Viewer discretion advised: Monica Mak's film, Unwanted Images: Gender Based Violence in the New South Africa, contains scenes of graphic violence and nudity. Ironically, the haunting scenes depicting all forms of gender-based violence are hand-drawn by South African school children.

Photo Graduate student Monica Mak's documentary video earned a prize at the Montreal World Film Festival
PHOTO: Owen Egan

With English singer Jocelyn Pook's mystical voice singing "Blow the Wind Southerly" in the background, alarming drawings made by South African "learners" (students) cross the screen. Two-dimensional women etched in coloured pencil lie bleeding on the floor; men with sticks in hand scream angry words into bubble captions; a naked paper woman frowns, her O-shaped mouth indicating horror as she is "jackrolled" (gang raped). Between images, chilling facts and statistics on gender-based violence in South Africa are flashed on screen. "Before her 18th birthday, one in three South African girls will be sexually assaulted," the viewer is informed.

This is just a sample of the poignant content that makes Mak's documentary so powerful. The nine-minute film earned the McGill PhD student in communications the award for best documentary video at the 42nd Student Film and Video awards section of the Montreal World Film Festival. The citation read: "For making a film with an important subject matter and for poetically expressing modern horror, and through its imagery showing how the horror has affected an entire community."

"It is basically a documentary film," explains Mak, "but it is unorthodox in format because it uses the drawings of children." It is disturbing to experience through the eyes of a child the sort of violence normally found in R-rated films. But as the film points out, the drawings reflect the horrors to which these children have borne witness.

It's hard to believe that the award-winning filmmaker once considered a career in finance. Having completed a CEGEP diploma in commerce, Mak decided she wanted "something more humanistic." During her undergraduate years in the cultural studies program at McGill, she developed her filmmaking skills, creating what she refers to as "short experimental pieces."

Although commerce may have seemed a practical career choice at one point, film was always a passion for Mak. "Since my early teens, I've been a cinephile," she states. "I've gobbled everything from obscure foreign films to mainstream blockbusters."

The film was produced by education professor Claudia Mitchell, director of the Canada-South Africa Education Management Program (CSAEMP), as part of an education campaign.

CSAEMP is a partnership of the Canadian International Development Agency (CIDA), McGill and the National Department of Education in South Africa.
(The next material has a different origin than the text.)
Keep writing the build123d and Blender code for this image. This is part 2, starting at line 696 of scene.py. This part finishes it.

The five-year, $6.9-million initiative that began in 1996 is currently in its final year of operation. CSAEMP carries out its objective to facilitate the transition to a democratized South African education system in the provinces of Free State, Gauteng and Mpumalanga as well as at the national level.

CSAEMP focuses its efforts on making South African schools safe and conducive to learning by training principals, teachers and governing bodies. One of the issues CSAEMP has dealt with is gender-based violence in schools. "There were even several cases of teachers abusing female students," says Mitchell.
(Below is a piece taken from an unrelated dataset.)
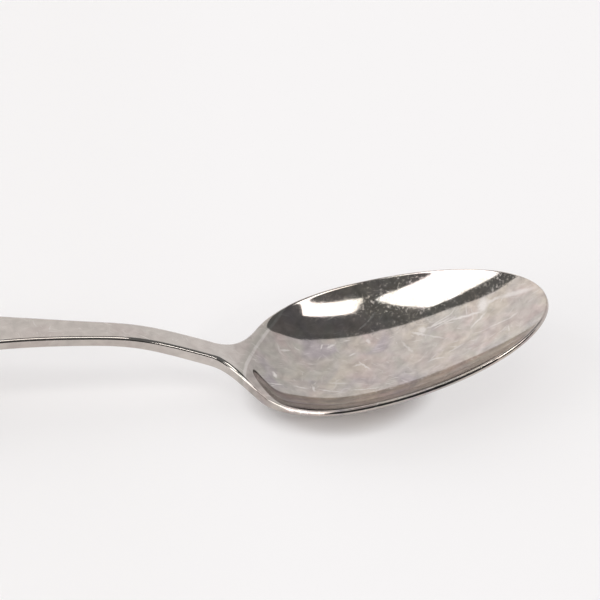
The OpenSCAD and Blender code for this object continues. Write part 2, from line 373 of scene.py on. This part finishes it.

Mak admits to having little exposure to South Africa prior to joining CSAEMP. Till then, East Asia had been her area of interest. However, within just a year of involvement with the organization, Mak has been involved in the making of two films. Her latest endeavour is a film featuring girl soccer players in South Africa's Petit Gauteng, entitled Scoring the Goal. She and Mitchell co-directed the film.

Unwanted Images is an integral part of an educational package used to train teachers and school management in South Africa to deal with gender-based violence. But as its success at the film festival proves, the documentary has taken on a life of its own. It speaks of a reality that exists throughout the world. Since its launch in November 2000, the film has been shown at many professional workshops and seminars in Canada and the UK as well as in South Africa.

The film concludes on a positive note. Children sit around a table, colouring a giant rainbow as a confident voice extols the merits of anti-violence education and the potential for change in the new South Africa. When asked how making the film has influenced her career, Mak replies, "It makes me hopeful to think that I can possibly move people through film."